(begin)
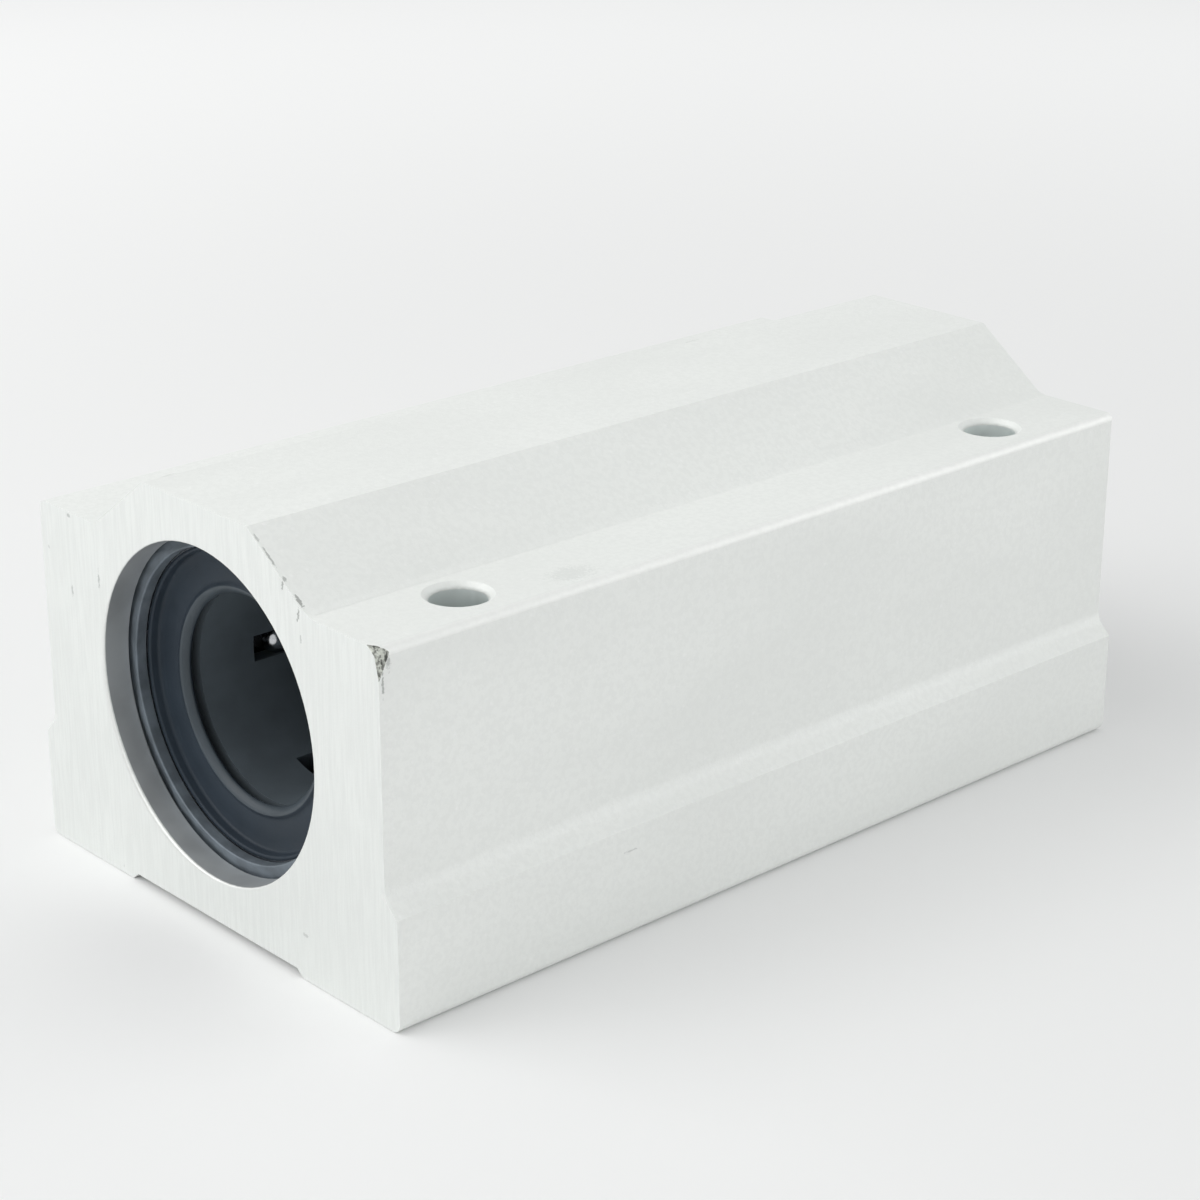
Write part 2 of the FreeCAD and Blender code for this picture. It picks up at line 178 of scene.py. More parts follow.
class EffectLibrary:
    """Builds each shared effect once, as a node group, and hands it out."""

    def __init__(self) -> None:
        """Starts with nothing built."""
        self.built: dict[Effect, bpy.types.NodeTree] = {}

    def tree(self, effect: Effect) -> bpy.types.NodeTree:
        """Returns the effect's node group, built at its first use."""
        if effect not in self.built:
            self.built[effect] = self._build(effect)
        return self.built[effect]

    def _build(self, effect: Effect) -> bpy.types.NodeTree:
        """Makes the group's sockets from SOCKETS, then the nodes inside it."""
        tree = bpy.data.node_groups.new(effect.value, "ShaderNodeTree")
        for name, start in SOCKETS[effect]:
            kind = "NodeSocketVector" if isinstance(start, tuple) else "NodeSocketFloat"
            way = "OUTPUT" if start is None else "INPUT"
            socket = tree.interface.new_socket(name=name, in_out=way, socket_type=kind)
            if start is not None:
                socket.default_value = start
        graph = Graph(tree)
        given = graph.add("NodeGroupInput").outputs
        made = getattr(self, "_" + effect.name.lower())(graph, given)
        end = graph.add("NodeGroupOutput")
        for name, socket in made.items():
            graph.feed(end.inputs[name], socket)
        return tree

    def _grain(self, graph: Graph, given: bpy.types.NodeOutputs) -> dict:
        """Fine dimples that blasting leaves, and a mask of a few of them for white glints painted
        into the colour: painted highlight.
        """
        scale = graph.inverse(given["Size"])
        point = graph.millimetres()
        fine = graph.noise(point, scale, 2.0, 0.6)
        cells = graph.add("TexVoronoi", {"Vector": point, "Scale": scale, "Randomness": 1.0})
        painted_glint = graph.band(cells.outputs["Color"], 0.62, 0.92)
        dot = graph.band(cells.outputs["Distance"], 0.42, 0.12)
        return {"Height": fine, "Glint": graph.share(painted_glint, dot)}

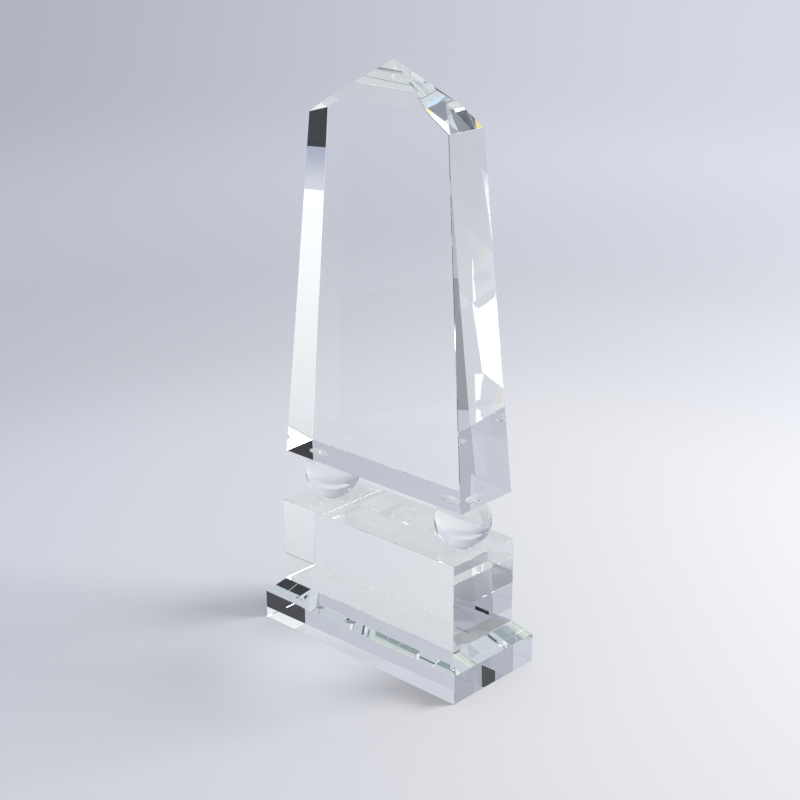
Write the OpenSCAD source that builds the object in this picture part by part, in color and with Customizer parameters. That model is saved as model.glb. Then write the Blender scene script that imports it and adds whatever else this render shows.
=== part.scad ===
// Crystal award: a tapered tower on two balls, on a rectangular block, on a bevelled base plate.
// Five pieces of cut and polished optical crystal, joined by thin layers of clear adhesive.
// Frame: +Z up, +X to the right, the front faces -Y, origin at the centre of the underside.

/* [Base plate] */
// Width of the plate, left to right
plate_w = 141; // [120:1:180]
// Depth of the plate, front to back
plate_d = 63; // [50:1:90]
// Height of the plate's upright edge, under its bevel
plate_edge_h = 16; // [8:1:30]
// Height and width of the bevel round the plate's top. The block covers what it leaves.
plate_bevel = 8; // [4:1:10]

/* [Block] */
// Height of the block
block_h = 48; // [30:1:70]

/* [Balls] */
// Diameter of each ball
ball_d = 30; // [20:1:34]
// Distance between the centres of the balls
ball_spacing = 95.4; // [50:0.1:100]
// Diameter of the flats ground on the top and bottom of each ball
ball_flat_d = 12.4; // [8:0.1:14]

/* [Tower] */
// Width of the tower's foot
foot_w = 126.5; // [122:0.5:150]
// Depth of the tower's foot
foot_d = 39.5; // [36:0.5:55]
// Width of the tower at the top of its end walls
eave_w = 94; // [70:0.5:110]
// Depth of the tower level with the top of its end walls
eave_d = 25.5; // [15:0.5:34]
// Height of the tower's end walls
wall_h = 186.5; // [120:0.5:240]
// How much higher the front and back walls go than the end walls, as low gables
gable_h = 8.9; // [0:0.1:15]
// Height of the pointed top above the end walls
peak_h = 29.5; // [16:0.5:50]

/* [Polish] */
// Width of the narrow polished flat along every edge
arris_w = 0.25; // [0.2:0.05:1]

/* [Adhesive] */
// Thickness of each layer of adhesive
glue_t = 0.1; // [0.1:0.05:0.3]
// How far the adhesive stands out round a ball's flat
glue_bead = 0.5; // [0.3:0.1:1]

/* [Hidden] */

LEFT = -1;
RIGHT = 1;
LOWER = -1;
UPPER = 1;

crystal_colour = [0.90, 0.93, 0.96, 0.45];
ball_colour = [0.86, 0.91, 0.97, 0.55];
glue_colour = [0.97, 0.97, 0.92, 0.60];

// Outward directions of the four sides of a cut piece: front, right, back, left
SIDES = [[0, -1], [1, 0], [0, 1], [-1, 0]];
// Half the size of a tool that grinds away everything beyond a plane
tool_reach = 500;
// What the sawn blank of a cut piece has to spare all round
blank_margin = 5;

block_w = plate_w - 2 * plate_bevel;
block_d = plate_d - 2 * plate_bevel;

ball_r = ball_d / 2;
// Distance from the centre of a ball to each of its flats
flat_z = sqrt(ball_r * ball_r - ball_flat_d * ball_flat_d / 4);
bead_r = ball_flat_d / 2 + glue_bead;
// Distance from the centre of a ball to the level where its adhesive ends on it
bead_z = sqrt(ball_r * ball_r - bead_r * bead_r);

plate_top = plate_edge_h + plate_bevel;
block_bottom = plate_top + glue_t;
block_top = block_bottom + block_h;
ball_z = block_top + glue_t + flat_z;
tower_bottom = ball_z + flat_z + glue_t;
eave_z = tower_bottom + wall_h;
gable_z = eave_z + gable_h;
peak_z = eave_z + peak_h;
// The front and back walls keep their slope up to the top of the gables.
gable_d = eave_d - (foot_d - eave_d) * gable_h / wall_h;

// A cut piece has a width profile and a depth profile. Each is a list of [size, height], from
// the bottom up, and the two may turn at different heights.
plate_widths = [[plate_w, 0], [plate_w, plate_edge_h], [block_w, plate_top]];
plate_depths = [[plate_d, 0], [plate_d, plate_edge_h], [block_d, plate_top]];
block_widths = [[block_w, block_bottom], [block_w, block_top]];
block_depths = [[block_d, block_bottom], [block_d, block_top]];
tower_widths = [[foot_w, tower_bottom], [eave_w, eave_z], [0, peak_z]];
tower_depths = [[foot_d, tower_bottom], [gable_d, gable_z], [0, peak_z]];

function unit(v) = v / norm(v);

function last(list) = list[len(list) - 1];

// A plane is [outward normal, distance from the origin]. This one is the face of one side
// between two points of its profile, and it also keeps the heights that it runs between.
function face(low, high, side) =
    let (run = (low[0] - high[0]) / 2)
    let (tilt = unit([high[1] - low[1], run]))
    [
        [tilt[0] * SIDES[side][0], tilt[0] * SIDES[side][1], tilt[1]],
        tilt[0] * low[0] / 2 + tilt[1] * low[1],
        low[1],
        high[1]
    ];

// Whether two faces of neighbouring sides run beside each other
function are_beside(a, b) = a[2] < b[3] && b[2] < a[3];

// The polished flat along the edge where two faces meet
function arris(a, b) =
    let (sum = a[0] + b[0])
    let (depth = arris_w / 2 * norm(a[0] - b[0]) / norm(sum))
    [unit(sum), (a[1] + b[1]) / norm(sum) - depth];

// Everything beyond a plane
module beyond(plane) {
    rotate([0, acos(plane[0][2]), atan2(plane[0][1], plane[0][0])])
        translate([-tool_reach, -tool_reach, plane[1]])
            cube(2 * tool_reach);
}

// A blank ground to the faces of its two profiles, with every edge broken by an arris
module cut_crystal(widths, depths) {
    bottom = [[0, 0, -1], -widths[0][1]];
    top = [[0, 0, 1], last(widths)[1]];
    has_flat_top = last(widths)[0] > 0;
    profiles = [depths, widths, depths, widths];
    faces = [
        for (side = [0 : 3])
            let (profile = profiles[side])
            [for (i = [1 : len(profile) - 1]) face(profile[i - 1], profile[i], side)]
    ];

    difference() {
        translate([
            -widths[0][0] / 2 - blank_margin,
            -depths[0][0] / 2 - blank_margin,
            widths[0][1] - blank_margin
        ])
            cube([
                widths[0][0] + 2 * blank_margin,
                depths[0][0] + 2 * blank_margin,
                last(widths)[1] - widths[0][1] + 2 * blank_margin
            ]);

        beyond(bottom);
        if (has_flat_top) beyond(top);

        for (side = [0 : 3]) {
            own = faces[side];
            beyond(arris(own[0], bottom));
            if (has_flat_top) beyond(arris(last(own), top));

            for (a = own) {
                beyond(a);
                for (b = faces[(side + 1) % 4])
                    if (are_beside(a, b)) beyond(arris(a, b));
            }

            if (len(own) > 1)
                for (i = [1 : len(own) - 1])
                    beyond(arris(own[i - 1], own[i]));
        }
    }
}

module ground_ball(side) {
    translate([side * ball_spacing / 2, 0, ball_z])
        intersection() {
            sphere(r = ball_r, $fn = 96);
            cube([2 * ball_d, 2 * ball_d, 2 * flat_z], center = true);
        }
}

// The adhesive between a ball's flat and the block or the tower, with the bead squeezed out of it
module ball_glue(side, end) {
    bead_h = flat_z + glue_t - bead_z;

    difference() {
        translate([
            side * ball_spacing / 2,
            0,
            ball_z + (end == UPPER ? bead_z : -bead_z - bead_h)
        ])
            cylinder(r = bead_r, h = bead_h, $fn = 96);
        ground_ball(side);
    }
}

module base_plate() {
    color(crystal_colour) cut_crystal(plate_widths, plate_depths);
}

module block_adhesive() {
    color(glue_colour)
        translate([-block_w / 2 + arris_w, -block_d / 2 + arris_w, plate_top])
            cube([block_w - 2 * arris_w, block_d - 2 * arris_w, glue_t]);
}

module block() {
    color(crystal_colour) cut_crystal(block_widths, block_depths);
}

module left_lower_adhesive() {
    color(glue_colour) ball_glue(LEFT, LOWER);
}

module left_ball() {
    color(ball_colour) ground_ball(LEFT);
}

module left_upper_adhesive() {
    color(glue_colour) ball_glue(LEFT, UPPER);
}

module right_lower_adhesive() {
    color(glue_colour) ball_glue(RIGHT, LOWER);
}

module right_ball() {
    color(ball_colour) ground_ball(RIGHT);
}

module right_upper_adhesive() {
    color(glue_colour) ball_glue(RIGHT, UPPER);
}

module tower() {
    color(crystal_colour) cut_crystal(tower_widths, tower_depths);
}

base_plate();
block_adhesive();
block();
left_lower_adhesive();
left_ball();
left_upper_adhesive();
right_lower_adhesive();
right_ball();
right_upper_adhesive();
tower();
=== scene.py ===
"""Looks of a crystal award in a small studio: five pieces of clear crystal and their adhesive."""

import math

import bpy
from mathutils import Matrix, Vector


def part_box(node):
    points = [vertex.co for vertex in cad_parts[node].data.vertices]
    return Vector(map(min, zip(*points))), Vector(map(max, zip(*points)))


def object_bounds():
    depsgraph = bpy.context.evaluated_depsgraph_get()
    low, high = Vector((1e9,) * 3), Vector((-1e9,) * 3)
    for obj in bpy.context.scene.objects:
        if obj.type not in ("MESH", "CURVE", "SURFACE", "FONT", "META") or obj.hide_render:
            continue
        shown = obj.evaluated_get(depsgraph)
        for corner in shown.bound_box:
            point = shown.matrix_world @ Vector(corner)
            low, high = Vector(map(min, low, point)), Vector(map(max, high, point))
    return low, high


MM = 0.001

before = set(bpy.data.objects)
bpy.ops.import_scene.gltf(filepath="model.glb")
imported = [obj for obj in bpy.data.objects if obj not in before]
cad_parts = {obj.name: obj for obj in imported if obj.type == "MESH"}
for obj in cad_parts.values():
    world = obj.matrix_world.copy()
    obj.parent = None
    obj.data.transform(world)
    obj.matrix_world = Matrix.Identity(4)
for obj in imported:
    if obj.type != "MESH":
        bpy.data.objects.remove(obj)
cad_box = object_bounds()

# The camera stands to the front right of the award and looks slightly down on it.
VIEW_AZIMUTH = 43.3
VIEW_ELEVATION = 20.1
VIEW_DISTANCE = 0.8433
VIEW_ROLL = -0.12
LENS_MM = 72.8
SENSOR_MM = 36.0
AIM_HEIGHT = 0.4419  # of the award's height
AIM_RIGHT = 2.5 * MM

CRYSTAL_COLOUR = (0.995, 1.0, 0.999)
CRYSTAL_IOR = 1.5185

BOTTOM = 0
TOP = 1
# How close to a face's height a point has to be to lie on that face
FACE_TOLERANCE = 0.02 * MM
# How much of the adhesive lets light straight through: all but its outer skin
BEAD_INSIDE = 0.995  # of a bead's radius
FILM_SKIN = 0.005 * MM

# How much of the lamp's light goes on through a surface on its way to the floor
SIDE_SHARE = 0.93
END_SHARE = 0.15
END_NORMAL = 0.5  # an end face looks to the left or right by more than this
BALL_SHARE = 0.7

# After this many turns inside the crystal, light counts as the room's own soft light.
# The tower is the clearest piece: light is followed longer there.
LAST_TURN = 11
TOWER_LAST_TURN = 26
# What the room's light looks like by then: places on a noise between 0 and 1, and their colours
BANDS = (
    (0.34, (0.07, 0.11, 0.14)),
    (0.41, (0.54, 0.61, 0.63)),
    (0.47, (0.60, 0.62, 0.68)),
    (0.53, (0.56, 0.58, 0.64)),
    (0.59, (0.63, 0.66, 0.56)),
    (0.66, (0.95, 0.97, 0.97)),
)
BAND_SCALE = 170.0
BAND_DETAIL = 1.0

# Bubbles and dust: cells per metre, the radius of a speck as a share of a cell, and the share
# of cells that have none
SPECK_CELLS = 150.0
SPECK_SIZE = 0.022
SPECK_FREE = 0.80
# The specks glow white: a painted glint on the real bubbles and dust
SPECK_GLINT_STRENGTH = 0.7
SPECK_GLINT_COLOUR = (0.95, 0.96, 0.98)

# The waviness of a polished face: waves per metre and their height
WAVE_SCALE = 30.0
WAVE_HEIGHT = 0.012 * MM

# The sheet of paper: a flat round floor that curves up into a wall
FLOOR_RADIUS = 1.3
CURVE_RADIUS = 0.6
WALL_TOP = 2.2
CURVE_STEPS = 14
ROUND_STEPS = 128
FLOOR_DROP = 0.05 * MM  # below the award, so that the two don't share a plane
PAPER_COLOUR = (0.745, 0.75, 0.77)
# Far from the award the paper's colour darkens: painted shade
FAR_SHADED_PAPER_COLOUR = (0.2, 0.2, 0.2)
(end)
WRITTEN EXERCISE: Print, please, the lines from the first line of the material through the line that contains "each shared effect", exactly as written and with nothing added.

REPLY TO THE TASK:
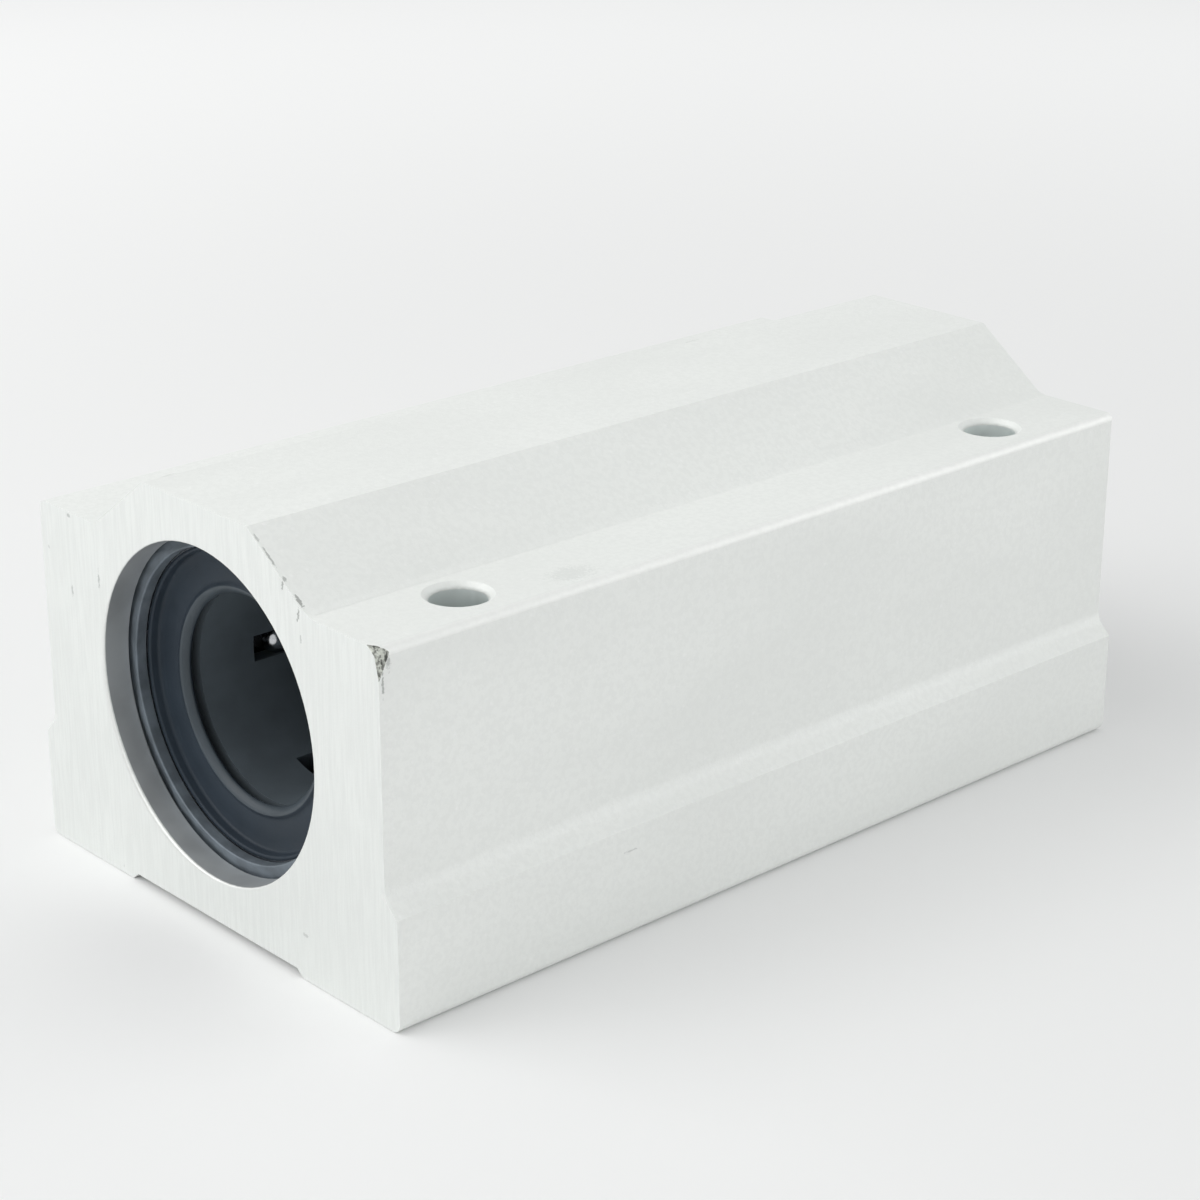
Write part 2 of the FreeCAD and Blender code for this picture. It picks up at line 178 of scene.py. More parts follow.
class EffectLibrary:
    """Builds each shared effect once, as a node group, and hands it out."""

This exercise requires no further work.